DATA BLOCK:
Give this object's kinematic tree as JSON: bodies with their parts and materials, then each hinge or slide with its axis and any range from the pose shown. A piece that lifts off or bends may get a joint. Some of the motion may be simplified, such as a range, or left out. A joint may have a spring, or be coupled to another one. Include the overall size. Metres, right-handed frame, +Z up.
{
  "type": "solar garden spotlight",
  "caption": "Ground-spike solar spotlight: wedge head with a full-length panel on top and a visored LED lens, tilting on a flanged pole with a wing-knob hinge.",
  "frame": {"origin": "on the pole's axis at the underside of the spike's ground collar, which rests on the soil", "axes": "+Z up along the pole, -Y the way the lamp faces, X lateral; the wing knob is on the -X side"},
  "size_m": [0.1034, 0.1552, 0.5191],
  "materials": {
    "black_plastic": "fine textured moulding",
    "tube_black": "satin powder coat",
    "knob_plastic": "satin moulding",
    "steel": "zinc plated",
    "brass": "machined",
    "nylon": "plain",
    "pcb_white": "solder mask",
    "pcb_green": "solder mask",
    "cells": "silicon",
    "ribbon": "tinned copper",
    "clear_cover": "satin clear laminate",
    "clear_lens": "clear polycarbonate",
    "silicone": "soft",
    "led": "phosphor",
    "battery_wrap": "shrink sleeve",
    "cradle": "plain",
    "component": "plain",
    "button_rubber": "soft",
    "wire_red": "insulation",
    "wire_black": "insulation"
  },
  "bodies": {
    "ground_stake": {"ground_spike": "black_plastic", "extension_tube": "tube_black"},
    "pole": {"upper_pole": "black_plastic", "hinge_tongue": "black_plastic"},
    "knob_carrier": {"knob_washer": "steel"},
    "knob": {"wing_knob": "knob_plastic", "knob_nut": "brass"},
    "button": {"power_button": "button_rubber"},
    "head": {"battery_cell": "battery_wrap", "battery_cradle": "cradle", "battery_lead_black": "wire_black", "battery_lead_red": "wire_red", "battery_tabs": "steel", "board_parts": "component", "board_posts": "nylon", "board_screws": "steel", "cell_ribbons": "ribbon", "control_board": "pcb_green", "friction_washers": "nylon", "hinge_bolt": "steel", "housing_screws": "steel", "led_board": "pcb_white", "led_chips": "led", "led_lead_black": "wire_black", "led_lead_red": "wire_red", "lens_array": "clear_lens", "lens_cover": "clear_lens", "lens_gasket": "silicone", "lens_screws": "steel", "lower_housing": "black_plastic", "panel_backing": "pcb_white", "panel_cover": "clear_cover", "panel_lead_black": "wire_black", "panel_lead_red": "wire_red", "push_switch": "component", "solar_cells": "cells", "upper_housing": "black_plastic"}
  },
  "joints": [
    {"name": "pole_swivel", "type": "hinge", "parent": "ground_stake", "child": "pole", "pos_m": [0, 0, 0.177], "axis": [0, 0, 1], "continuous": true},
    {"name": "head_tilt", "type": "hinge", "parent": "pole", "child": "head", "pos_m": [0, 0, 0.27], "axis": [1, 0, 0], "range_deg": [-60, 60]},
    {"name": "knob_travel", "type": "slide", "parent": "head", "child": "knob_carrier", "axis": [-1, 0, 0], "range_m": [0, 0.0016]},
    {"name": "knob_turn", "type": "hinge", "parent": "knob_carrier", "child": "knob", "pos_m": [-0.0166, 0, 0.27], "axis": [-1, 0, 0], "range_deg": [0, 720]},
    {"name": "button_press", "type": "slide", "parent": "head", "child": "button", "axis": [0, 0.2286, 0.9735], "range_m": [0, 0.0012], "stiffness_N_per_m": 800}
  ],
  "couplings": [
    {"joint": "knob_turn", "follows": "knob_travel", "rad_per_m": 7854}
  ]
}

GOAL: Take the listing above and write it out again exactly.

FULL SOLUTION:
Give this object's kinematic tree as JSON: bodies with their parts and materials, then each hinge or slide with its axis and any range from the pose shown. A piece that lifts off or bends may get a joint. Some of the motion may be simplified, such as a range, or left out. A joint may have a spring, or be coupled to another one. Include the overall size. Metres, right-handed frame, +Z up.
{
  "type": "solar garden spotlight",
  "caption": "Ground-spike solar spotlight: wedge head with a full-length panel on top and a visored LED lens, tilting on a flanged pole with a wing-knob hinge.",
  "frame": {"origin": "on the pole's axis at the underside of the spike's ground collar, which rests on the soil", "axes": "+Z up along the pole, -Y the way the lamp faces, X lateral; the wing knob is on the -X side"},
  "size_m": [0.1034, 0.1552, 0.5191],
  "materials": {
    "black_plastic": "fine textured moulding",
    "tube_black": "satin powder coat",
    "knob_plastic": "satin moulding",
    "steel": "zinc plated",
    "brass": "machined",
    "nylon": "plain",
    "pcb_white": "solder mask",
    "pcb_green": "solder mask",
    "cells": "silicon",
    "ribbon": "tinned copper",
    "clear_cover": "satin clear laminate",
    "clear_lens": "clear polycarbonate",
    "silicone": "soft",
    "led": "phosphor",
    "battery_wrap": "shrink sleeve",
    "cradle": "plain",
    "component": "plain",
    "button_rubber": "soft",
    "wire_red": "insulation",
    "wire_black": "insulation"
  },
  "bodies": {
    "ground_stake": {"ground_spike": "black_plastic", "extension_tube": "tube_black"},
    "pole": {"upper_pole": "black_plastic", "hinge_tongue": "black_plastic"},
    "knob_carrier": {"knob_washer": "steel"},
    "knob": {"wing_knob": "knob_plastic", "knob_nut": "brass"},
    "button": {"power_button": "button_rubber"},
    "head": {"battery_cell": "battery_wrap", "battery_cradle": "cradle", "battery_lead_black": "wire_black", "battery_lead_red": "wire_red", "battery_tabs": "steel", "board_parts": "component", "board_posts": "nylon", "board_screws": "steel", "cell_ribbons": "ribbon", "control_board": "pcb_green", "friction_washers": "nylon", "hinge_bolt": "steel", "housing_screws": "steel", "led_board": "pcb_white", "led_chips": "led", "led_lead_black": "wire_black", "led_lead_red": "wire_red", "lens_array": "clear_lens", "lens_cover": "clear_lens", "lens_gasket": "silicone", "lens_screws": "steel", "lower_housing": "black_plastic", "panel_backing": "pcb_white", "panel_cover": "clear_cover", "panel_lead_black": "wire_black", "panel_lead_red": "wire_red", "push_switch": "component", "solar_cells": "cells", "upper_housing": "black_plastic"}
  },
  "joints": [
    {"name": "pole_swivel", "type": "hinge", "parent": "ground_stake", "child": "pole", "pos_m": [0, 0, 0.177], "axis": [0, 0, 1], "continuous": true},
    {"name": "head_tilt", "type": "hinge", "parent": "pole", "child": "head", "pos_m": [0, 0, 0.27], "axis": [1, 0, 0], "range_deg": [-60, 60]},
    {"name": "knob_travel", "type": "slide", "parent": "head", "child": "knob_carrier", "axis": [-1, 0, 0], "range_m": [0, 0.0016]},
    {"name": "knob_turn", "type": "hinge", "parent": "knob_carrier", "child": "knob", "pos_m": [-0.0166, 0, 0.27], "axis": [-1, 0, 0], "range_deg": [0, 720]},
    {"name": "button_press", "type": "slide", "parent": "head", "child": "button", "axis": [0, 0.2286, 0.9735], "range_m": [0, 0.0012], "stiffness_N_per_m": 800}
  ],
  "couplings": [
    {"joint": "knob_turn", "follows": "knob_travel", "rad_per_m": 7854}
  ]
}